Looking for Qatari Funding
With an eye to the seventh Fatah conference, planned for the end of the year though its date has not yet been set, Abbas met with members of the “Jerusalem district” of Fatah. Fatah sources in Jerusalem say that the makeup of the cadres has been changed so that “street punks” and even the “underworld” have been recruited to foment an intifada in Jerusalem. They have demanded payment for their activity but so far no budget has been provided to them. Legal costs for those arrested are supposed to have been paid, but receipt of the funds is not certain.
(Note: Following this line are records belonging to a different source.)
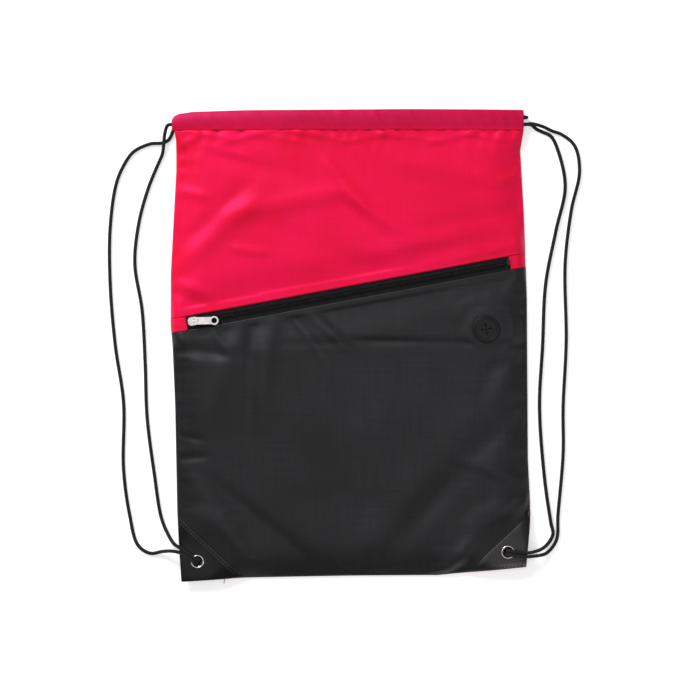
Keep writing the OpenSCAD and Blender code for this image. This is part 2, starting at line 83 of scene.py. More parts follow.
# Outline as cut and sewn, as (y, x) for the sides and (x, y) for the bottom and the mouth.
LEFT_SIDE = [(-.229, -.164), (-.16, -.1685), (-.06, -.1705), (0, -.173), (.02, -.1748), (.07, -.1748),
             (.105, -.173), (.17, -.1695), (.2, -.1695), (.209, -.171)]
RIGHT_SIDE = [(-.214, .1705), (-.17, .1745), (-.15, .1745), (-.11, .1725), (.045, .1715), (.13, .1685),
              (.19, .165), (.209, .168)]
BOTTOM = [(-.164, -.229), (-.108, -.2255), (0, -.2235), (.085, -.223), (.12, -.2195), (.171, -.2145)]
TUNNEL_TOP = [(-.1735, .219), (-.1715, .2225), (-.1665, .225), (-.162, .2254), (-.154, .2266), (-.1, .228),
              (-.03, .2284), (.05, .229), (.168, .2288)]


def metres(rows):
    """Rows of numbers written in millimetres."""
    return [tuple(round(v * MM, 7) for v in row) for row in rows]


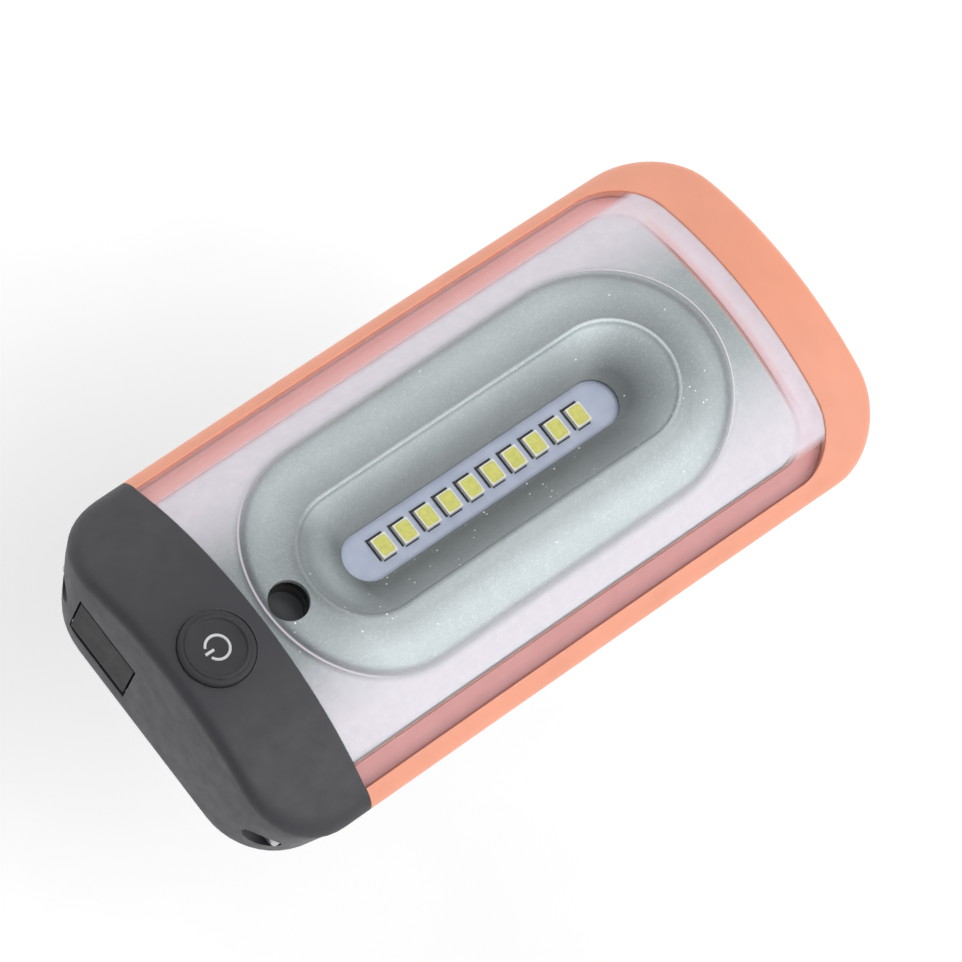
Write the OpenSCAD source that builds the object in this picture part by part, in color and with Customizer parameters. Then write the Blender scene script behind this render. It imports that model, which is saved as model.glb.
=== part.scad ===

Fatah’s Silwan (Jerusalem) branch was quick to glorify the hit-and-run killer of the three-month-old American-Israeli baby, Chaya Zissel Braun, posting an obituary for the murderer on its official Facebook page, and also using the words “heroic Martyr.”12
On the issue of funding Fatah activity in Jerusalem, eyes are turned to Qatar, the great financier of all the movements that are undermining regional stability, including in Israel. The large sums evidently being used by the websites of Hamas and the Muslim Brotherhood to wage the Jerusalem campaign indicate that much Qatari money has already flowed their way, and Fatah is now waiting in line.
Fatah’s very weak standing in the Al-Aqsa compound was apparent in the attack –wild to the point of life-endangering — on Palestinian religious affairs minister Mahmoud al-Habash when he visited the Al-Aqsa Mosque at the end of June this year. His attackers were Hamas and Hizbat ut-Tahrir men, and the Palestinian Authority’s security forces had a very hard time rescuing him. 13 The joint attack also conveyed a message that these two movements, which have struggled over hegemony on the Mount, have reconciled and are now acting in unison.
Yet everyone is competing for Qatar money – a fact that only spurs local groups towards greater levels of violence. Fatah’s joining of the Al-Aqsa campaign as a wagon hitched to fundamentalist Qatar may well herald a takeover of Ramallah by the radical Islamic movements – unless the Palestinian Authority regains its bearings in time.